Curren$y has made 1252 projects in the last couple of years, and this is yet another one where he teams up with a superstar (Or former superstar) producer for the whole project.
5. PRESSURE (4/5)
‘Pressure’ is some real s–t from Curren$y in which he slowly raps about the pressure that he’s putting on his counterparts. The song is pretty emotional sounding, with Lex hitting us with some piano notes throughout the song.
4. LAVENDER (4/5)
“Lavender’ has this rockstar feel to it, with Curren$y rapping with this relentless flow. Content-wise, he’s on his boss s–t, putting this major emphasis on the money, clothes, and women.
3. GET TO IT (4/5)
This is your typical intro in which the Louisiana born rapper gets a chance to motivate the young cats in the game. As usual, his energy level is at 0.2, but that doesn’t stop him from speaking some really good wisdom.
2. THE FIELD (4/5)
Curren$y was somehow able to get OJ Da Juiceman to call off his job at Wal-Mart to hop on this track.
I’ve heard so many tracks like this in the clubs the past years: Songs with great tempo, energy, and strip club like vibes. While these elements fit OJ Da Juiceman’s hyper ass really well, I was surprised how natural Curren$y sounded on it.
OJ sounds the exact same: Ridiculous and goofy. He does take the song to another level though, bringing that old school 1017 sound.
1. IN THE LOT (4.8/5)
‘In the lot’ is easily the best song on this Mixtape, mainly because of Lex Luger’s contributions.
Lex Luger did a good job of giving the instrumental several different sounds, keeping my ADD ass interested to listen to it from start to finish.
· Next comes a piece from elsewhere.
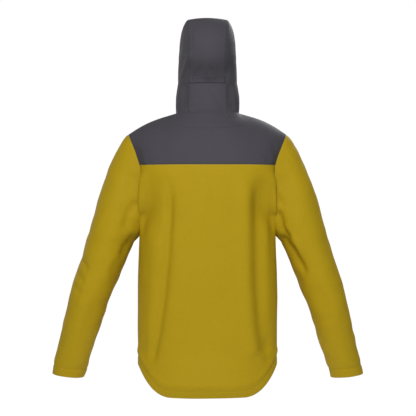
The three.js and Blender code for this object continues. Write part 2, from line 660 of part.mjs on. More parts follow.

We all know Curren$y isn’t the most exciting rapper, but over this exciting beat he actually shines. Not only does he drop a few tough ass bars, but he rides the beat tremendously.
SONG BY SONG BREAKDOWN
1. GET TO IT (3.8/5)
2 LAVENDER (3.9/5)
3. IN THE LOT (4.8/5)
4. PRESSURE (4/5)
5. I KNOW (3.2/5)
6. THE FIELD (4.4/5)
I thought Curren$y was pretty motivational on this album, choosing to speak to the hood a little more than he usually does. The good news is he remains his dull self despite the content, putting us to sleep yet killin’ us with bars. Curren$y does experiment with a couple of sounds on the album, even creating a few potential club bangers (And he actually doesn’t sound bad on it).
Curren$y decided to bring back Lex Luger for this Mixtape, and surprisingly he delivers a very versatile catalog for Curren$y. I do feel like this Mixtape sorta serves as his comeback project, so I’m not surprised he put his soul into this one.
Much like every other Curren$y project, you gotta be a die hard to really enjoy it. More than anyone else, Curren$y caters to his fans, which leaves me a lot less excited about his projects than other listeners.